Perhaps the nicest part of making Normandy sauce is that it creates the kind of meal that feels generous. It looks elegant, but it is deeply comforting. It belongs equally well at a date-night dinner, a holiday seafood spread, or a random evening when the grocery store had good shrimp and you felt ambitious for exactly half an hour. And once you make it successfully, you start seeing possibilities everywhere. A bowl of mussels? Use Normandy sauce. Roasted salmon? Use Normandy sauce. Leftover poached fish that needs help? Congratulations, you have found its purpose in life.
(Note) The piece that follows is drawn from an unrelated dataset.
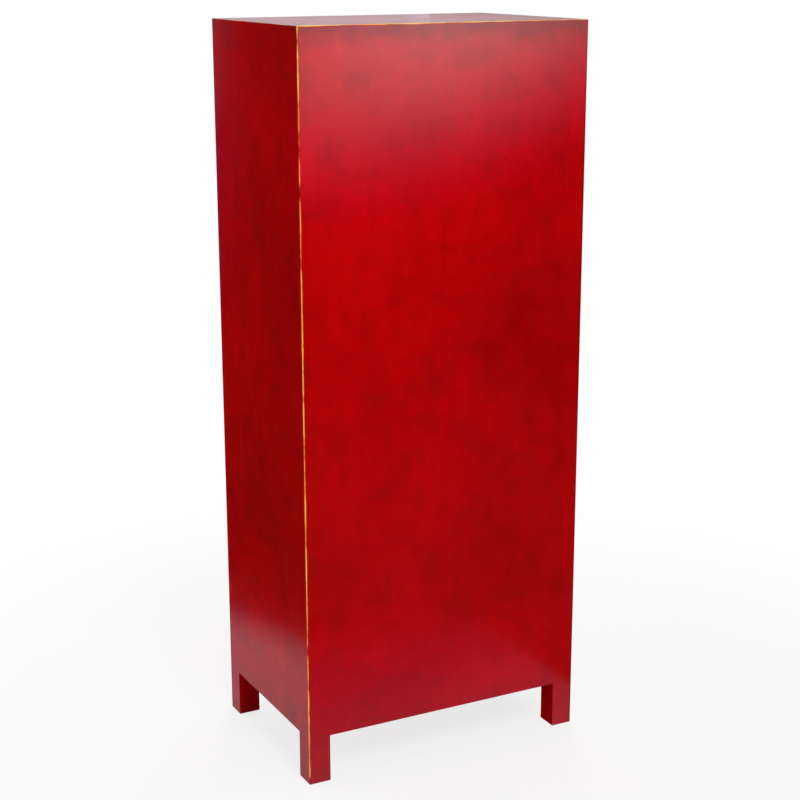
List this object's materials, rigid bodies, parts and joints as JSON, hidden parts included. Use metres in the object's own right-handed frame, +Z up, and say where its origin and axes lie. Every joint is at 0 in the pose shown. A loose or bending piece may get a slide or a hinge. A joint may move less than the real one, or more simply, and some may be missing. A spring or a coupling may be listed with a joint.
{
  "type": "tall lacquered wedding cabinet",
  "caption": "Tall red lacquered cabinet on square legs, with pivoted doors over side-by-side drawers, an inner shelf and a round brass lock plate with a sliding pin.",
  "frame": {"origin": "on the floor, under the middle of the cabinet with its hardware", "axes": "+Z up, -Y the front with the doors and drawers, +Y the back, +X to the right of someone facing the doors"},
  "size_m": [0.75, 0.5206, 1.8],
  "materials": {
    "red_lacquer": "semi-gloss red lacquer, rubbed through to gold along the edges",
    "dark_stain": "dark brown stain, satin",
    "bare_wood": "planed elm, unfinished",
    "aged_brass": "aged brass, brushed and rubbed bright on the raised parts"
  },
  "bodies": {
    "carcass": {"front_left_post": "red_lacquer", "front_right_post": "red_lacquer", "back_left_post": "red_lacquer", "back_right_post": "red_lacquer", "top_board": "red_lacquer", "left_side_panel": "red_lacquer", "right_side_panel": "red_lacquer", "back_panel": "red_lacquer", "front_top_rail": "red_lacquer", "front_middle_rail": "red_lacquer", "front_bottom_rail": "red_lacquer", "back_top_rail": "dark_stain", "back_middle_rail": "dark_stain", "back_bottom_rail": "dark_stain", "left_top_rail": "dark_stain", "left_bottom_rail": "dark_stain", "left_shelf_cleat": "dark_stain", "right_top_rail": "dark_stain", "right_bottom_rail": "dark_stain", "right_shelf_cleat": "dark_stain", "dust_board": "bare_wood", "compartment_floor": "dark_stain", "shelf": "dark_stain", "door_stop": "dark_stain", "drawer_stile": "red_lacquer", "drawer_guide": "bare_wood", "left_drawer_runner": "bare_wood", "centre_drawer_runner": "bare_wood", "right_drawer_runner": "bare_wood"},
    "left_door": {"left_door_hinge_stile": "red_lacquer", "left_door_meeting_stile": "red_lacquer", "left_door_top_rail": "red_lacquer", "left_door_bottom_rail": "red_lacquer", "left_door_panel": "red_lacquer", "left_lock_plate": "aged_brass", "left_lock_lugs": "aged_brass"},
    "right_door": {"right_door_hinge_stile": "red_lacquer", "right_door_meeting_stile": "red_lacquer", "right_door_top_rail": "red_lacquer", "right_door_bottom_rail": "red_lacquer", "right_door_panel": "red_lacquer", "right_lock_plate": "aged_brass", "right_lock_lug": "aged_brass"},
    "lock_pin": {"lock_pin": "aged_brass"},
    "left_drawer": {"left_drawer_front": "red_lacquer", "left_drawer_inner_side": "bare_wood", "left_drawer_outer_side": "bare_wood", "left_drawer_back": "bare_wood", "left_drawer_bottom": "bare_wood", "left_pull_plate": "aged_brass", "left_pull_eyelet": "aged_brass"},
    "right_drawer": {"right_drawer_front": "red_lacquer", "right_drawer_inner_side": "bare_wood", "right_drawer_outer_side": "bare_wood", "right_drawer_back": "bare_wood", "right_drawer_bottom": "bare_wood", "right_pull_plate": "aged_brass", "right_pull_eyelet": "aged_brass"},
    "left_pull_ring": {"left_pull_ring": "aged_brass"},
    "right_pull_ring": {"right_pull_ring": "aged_brass"}
  },
  "joints": [
    {"name": "left_door_hinge", "type": "hinge", "parent": "carcass", "child": "left_door", "pos_m": [-0.3065, -0.22575, 1.059], "axis": [0, 0, -1], "range_deg": [0, 95]},
    {"name": "right_door_hinge", "type": "hinge", "parent": "carcass", "child": "right_door", "pos_m": [0.3065, -0.22575, 1.059], "axis": [0, 0, 1], "range_deg": [0, 95]},
    {"name": "lock_pin_slide", "type": "slide", "parent": "left_door", "child": "lock_pin", "axis": [1, 0, 0], "range_m": [0, 0.0345]},
    {"name": "left_drawer_slide", "type": "slide", "parent": "carcass", "child": "left_drawer", "axis": [0, -1, 0], "range_m": [0, 0.32]},
    {"name": "right_drawer_slide", "type": "slide", "parent": "carcass", "child": "right_drawer", "axis": [0, -1, 0], "range_m": [0, 0.32]},
    {"name": "left_pull_ring_swing", "type": "hinge", "parent": "left_drawer", "child": "left_pull_ring", "pos_m": [-0.167, -0.24925, 0.255], "axis": [-1, 0, 0], "range_deg": [0, 160]},
    {"name": "right_pull_ring_swing", "type": "hinge", "parent": "right_drawer", "child": "right_pull_ring", "pos_m": [0.167, -0.24925, 0.255], "axis": [-1, 0, 0], "range_deg": [0, 160]}
  ]
}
That is the experience in a nutshell: a sauce that feels fancy, behaves mostly well, forgives more than it should, and makes seafood taste like it got dressed up for the occasion. Not bad for a saucepan full of butter, stock, cream, and confidence.
Final Thoughts
If you want one sauce that can make fish feel elegant, shellfish feel indulgent, and your dinner guests feel like you definitely know what you are doing, Normandy sauce for fish and seafood is an excellent choice. It brings together the best parts of classical French technique and practical home cooking: stock for depth, mushrooms for savoriness, cream for silkiness, and just enough acidity to keep every bite lively.
Whether you lean more traditional with a velouté foundation or more modern with wine, cider, and cream, the goal is the same: a balanced, velvety sauce that makes seafood taste richer, sweeter, and more complete. Once you get comfortable with the method, it becomes the kind of recipe you return to whenever dinner needs a little polish and a lot more charm.